Work to be completed
Start at the line containing "points = [vertex.co" and stop at the line containing "before = set(bpy.data.objects)"; copy those lines exactly, both ends included, and no others.

Raw records
____________

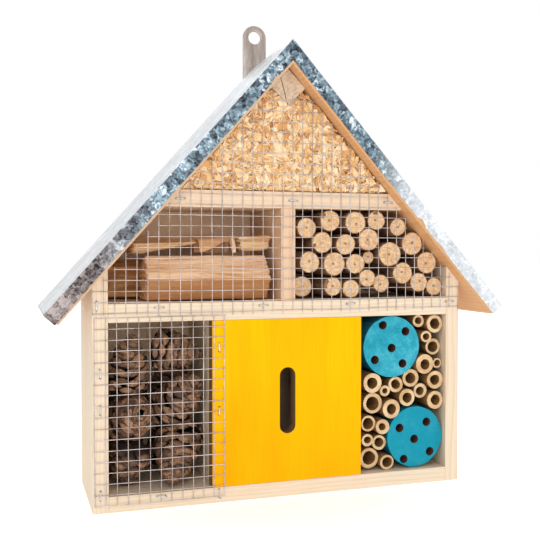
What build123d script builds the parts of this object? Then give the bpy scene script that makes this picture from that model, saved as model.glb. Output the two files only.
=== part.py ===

____________

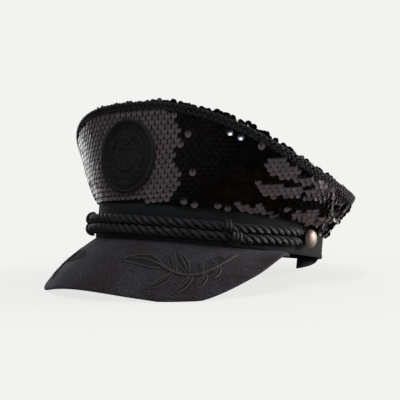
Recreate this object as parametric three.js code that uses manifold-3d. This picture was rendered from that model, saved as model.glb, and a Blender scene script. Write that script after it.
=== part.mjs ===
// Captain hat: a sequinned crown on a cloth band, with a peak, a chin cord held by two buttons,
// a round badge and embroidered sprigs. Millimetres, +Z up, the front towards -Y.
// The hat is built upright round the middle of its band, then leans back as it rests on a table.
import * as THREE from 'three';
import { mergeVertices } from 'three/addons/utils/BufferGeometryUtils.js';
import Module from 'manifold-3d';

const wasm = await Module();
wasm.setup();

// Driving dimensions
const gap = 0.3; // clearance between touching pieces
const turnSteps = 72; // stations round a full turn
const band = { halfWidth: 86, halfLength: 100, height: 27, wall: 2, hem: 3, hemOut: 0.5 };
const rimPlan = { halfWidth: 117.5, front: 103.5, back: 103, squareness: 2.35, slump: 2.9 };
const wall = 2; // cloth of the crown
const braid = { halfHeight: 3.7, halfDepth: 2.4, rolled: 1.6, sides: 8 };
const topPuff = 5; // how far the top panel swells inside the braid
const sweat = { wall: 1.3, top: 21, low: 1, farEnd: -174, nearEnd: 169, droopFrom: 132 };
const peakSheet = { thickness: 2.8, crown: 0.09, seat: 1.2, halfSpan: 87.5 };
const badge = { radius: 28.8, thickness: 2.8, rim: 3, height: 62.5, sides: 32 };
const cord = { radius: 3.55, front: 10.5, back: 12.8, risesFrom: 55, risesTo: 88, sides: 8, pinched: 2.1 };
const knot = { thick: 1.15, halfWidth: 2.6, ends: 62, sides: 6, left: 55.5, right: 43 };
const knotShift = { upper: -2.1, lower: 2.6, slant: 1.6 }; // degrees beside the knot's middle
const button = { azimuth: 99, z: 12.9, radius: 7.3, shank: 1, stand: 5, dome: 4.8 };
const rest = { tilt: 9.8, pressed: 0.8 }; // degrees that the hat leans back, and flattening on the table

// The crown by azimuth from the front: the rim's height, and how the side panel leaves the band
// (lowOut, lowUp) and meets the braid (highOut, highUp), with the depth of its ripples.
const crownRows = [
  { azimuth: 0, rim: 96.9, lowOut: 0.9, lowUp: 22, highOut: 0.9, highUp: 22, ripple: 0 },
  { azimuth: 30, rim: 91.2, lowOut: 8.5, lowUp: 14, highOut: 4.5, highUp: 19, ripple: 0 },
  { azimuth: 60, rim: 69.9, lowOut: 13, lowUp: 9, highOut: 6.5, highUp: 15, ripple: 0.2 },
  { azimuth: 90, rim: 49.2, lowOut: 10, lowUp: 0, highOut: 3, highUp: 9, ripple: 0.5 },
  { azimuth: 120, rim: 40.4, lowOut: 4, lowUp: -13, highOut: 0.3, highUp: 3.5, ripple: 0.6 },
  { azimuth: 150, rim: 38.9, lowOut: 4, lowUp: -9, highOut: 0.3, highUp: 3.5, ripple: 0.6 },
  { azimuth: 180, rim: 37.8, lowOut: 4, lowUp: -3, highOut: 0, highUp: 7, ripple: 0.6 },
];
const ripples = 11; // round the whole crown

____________

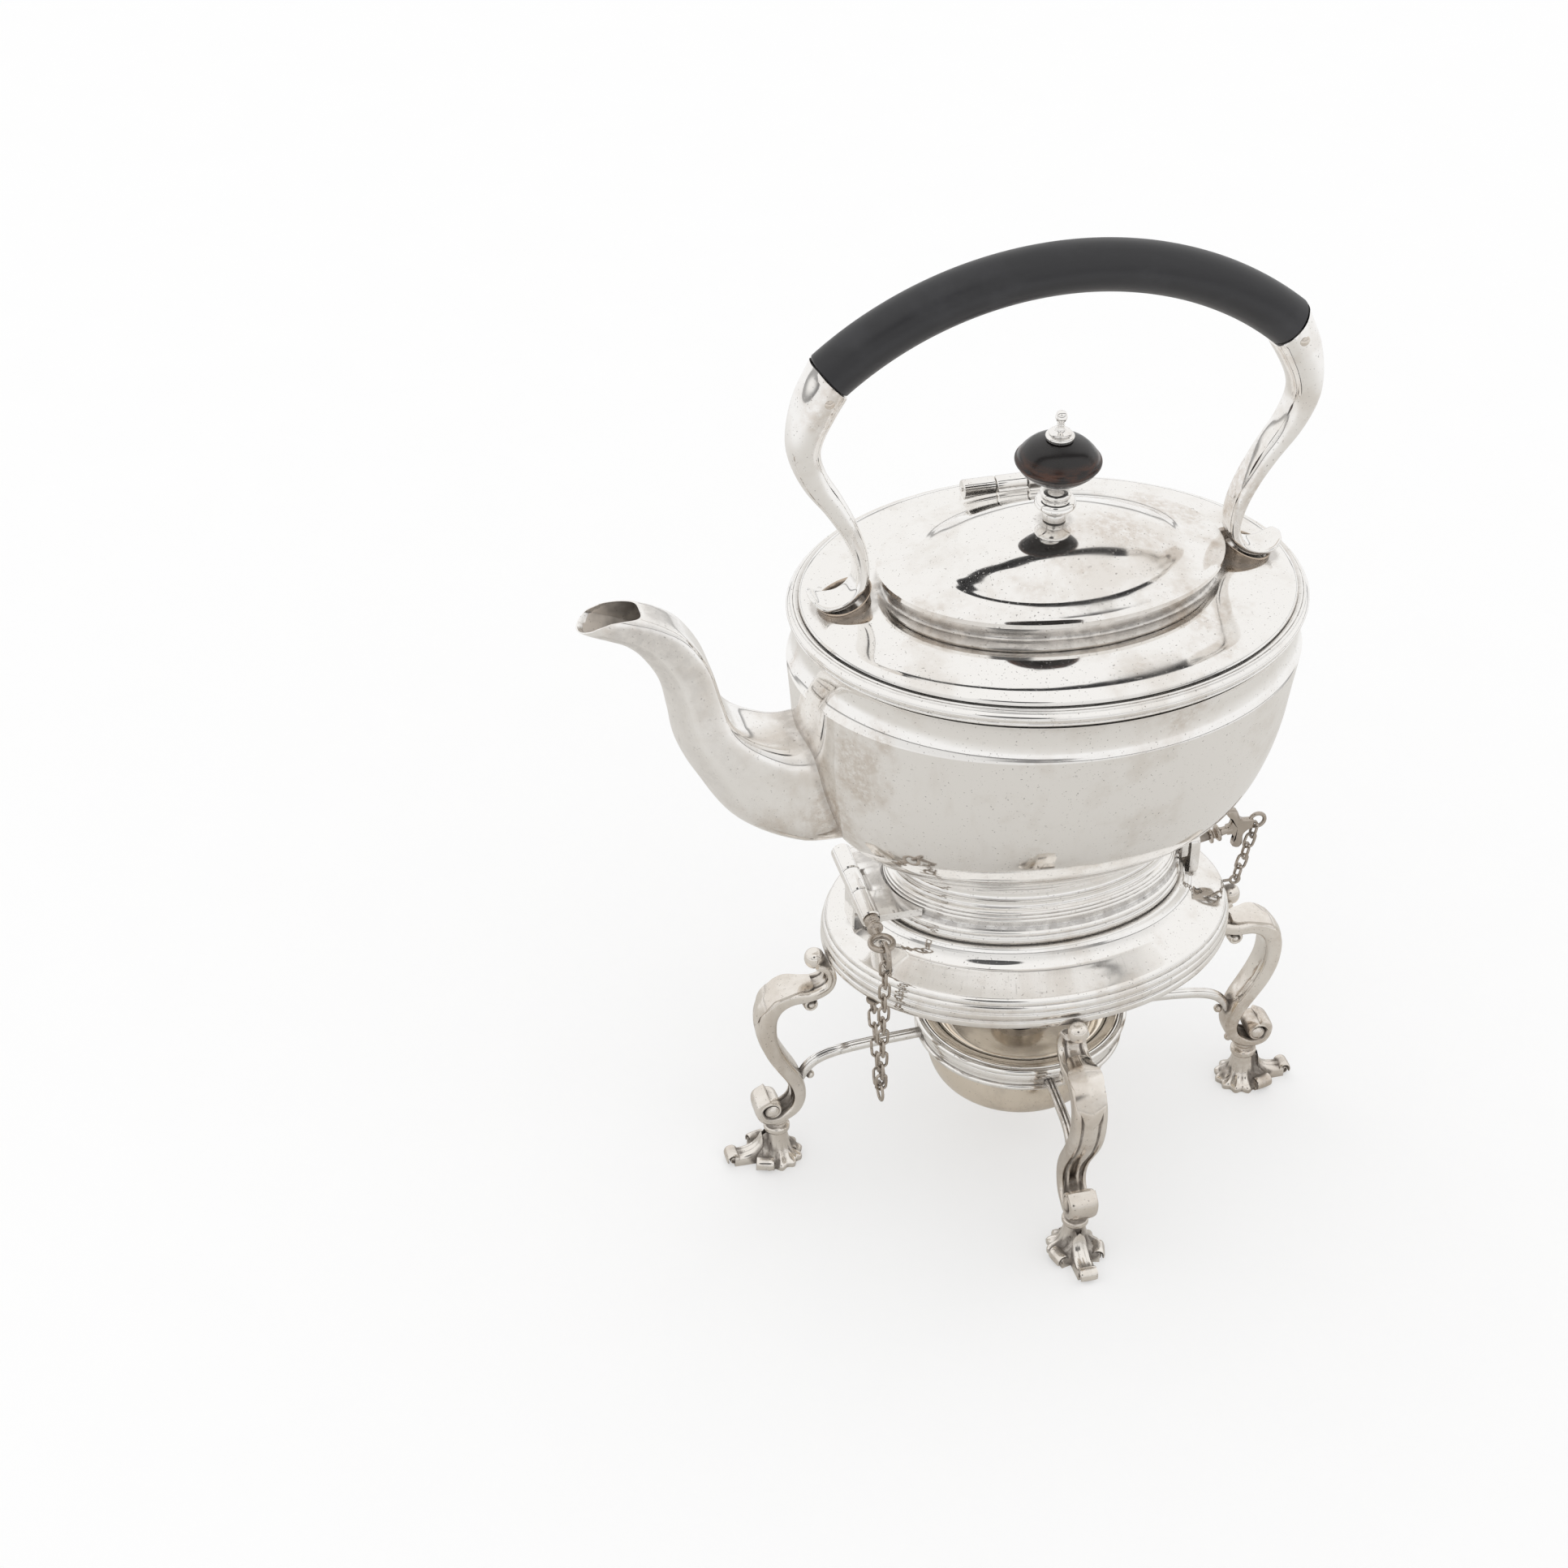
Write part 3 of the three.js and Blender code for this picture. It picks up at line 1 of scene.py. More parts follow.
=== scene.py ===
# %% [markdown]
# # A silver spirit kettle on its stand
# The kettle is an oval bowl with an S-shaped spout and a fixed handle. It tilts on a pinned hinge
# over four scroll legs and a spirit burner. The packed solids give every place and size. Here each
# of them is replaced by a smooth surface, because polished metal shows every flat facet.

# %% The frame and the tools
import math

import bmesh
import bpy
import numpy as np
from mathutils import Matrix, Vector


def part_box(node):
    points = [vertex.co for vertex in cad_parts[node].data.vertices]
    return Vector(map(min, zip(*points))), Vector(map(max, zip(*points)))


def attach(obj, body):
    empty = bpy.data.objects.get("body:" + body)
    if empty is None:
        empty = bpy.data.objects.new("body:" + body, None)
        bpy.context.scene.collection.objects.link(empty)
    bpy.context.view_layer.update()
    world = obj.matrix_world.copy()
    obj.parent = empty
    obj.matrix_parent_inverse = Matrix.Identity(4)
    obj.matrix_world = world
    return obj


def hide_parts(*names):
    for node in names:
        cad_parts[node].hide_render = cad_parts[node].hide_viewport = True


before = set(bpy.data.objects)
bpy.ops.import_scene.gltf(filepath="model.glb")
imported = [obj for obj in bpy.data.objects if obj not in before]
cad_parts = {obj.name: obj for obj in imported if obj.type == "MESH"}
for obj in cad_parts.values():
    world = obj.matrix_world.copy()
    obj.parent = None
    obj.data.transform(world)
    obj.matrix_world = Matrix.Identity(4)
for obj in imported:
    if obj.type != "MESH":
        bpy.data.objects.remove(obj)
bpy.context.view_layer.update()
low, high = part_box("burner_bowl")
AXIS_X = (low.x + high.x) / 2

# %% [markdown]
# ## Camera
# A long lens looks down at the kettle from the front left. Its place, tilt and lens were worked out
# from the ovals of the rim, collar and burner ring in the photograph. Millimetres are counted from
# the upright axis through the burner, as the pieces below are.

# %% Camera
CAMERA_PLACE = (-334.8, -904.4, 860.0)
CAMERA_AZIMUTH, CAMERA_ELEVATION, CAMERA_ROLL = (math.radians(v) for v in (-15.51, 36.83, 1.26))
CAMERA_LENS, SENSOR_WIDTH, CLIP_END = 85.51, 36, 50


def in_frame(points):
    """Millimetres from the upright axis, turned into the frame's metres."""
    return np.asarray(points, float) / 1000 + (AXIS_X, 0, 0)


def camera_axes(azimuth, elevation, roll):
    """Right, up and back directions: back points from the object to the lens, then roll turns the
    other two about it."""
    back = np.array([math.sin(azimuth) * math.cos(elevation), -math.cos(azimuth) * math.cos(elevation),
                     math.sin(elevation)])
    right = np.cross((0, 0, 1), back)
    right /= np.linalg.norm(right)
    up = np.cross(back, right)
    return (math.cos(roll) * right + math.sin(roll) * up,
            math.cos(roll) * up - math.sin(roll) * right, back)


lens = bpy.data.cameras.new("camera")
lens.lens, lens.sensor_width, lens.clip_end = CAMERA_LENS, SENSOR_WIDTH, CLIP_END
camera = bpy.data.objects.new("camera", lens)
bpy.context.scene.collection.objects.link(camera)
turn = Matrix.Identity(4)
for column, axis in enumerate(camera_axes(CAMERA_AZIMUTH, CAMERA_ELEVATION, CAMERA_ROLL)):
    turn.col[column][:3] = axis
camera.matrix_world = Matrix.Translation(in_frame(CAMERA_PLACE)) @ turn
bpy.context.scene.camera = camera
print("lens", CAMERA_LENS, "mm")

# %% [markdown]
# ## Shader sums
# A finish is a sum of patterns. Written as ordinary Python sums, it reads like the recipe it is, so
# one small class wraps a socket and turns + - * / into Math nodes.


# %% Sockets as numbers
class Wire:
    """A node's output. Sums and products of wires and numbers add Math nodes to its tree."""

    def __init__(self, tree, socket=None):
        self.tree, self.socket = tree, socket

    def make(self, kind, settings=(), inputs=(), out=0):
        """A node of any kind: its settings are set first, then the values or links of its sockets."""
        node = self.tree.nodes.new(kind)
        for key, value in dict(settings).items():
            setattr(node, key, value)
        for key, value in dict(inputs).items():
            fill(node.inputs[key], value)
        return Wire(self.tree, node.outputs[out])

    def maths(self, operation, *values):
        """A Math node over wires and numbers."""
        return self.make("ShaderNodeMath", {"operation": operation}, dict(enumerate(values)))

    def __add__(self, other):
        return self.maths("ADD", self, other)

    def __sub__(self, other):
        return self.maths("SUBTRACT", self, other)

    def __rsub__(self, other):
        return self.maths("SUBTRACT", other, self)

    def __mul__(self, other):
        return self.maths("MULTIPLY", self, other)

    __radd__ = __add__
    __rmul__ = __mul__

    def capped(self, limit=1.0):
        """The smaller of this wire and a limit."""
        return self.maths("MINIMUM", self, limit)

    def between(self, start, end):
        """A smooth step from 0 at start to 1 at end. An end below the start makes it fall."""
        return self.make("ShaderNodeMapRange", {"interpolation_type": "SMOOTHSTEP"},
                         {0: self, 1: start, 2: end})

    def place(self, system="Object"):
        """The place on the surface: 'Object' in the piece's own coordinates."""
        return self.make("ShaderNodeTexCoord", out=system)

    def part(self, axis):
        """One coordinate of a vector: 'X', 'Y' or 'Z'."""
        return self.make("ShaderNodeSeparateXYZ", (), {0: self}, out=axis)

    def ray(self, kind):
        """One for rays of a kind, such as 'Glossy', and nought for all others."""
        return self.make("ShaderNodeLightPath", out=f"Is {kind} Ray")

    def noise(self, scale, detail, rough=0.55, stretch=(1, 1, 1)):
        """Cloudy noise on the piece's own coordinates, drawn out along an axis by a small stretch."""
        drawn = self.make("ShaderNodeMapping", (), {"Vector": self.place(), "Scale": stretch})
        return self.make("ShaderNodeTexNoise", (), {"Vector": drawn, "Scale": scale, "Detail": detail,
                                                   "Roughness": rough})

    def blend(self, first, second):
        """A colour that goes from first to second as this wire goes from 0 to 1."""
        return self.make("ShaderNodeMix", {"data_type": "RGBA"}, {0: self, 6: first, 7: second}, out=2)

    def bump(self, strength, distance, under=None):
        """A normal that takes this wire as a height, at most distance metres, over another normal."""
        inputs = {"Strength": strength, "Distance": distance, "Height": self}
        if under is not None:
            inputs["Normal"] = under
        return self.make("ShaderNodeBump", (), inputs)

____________

Correct result
    points = [vertex.co for vertex in cad_parts[node].data.vertices]
    return Vector(map(min, zip(*points))), Vector(map(max, zip(*points)))


def attach(obj, body):
    empty = bpy.data.objects.get("body:" + body)
    if empty is None:
        empty = bpy.data.objects.new("body:" + body, None)
        bpy.context.scene.collection.objects.link(empty)
    bpy.context.view_layer.update()
    world = obj.matrix_world.copy()
    obj.parent = empty
    obj.matrix_parent_inverse = Matrix.Identity(4)
    obj.matrix_world = world
    return obj


def hide_parts(*names):
    for node in names:
        cad_parts[node].hide_render = cad_parts[node].hide_viewport = True


before = set(bpy.data.objects)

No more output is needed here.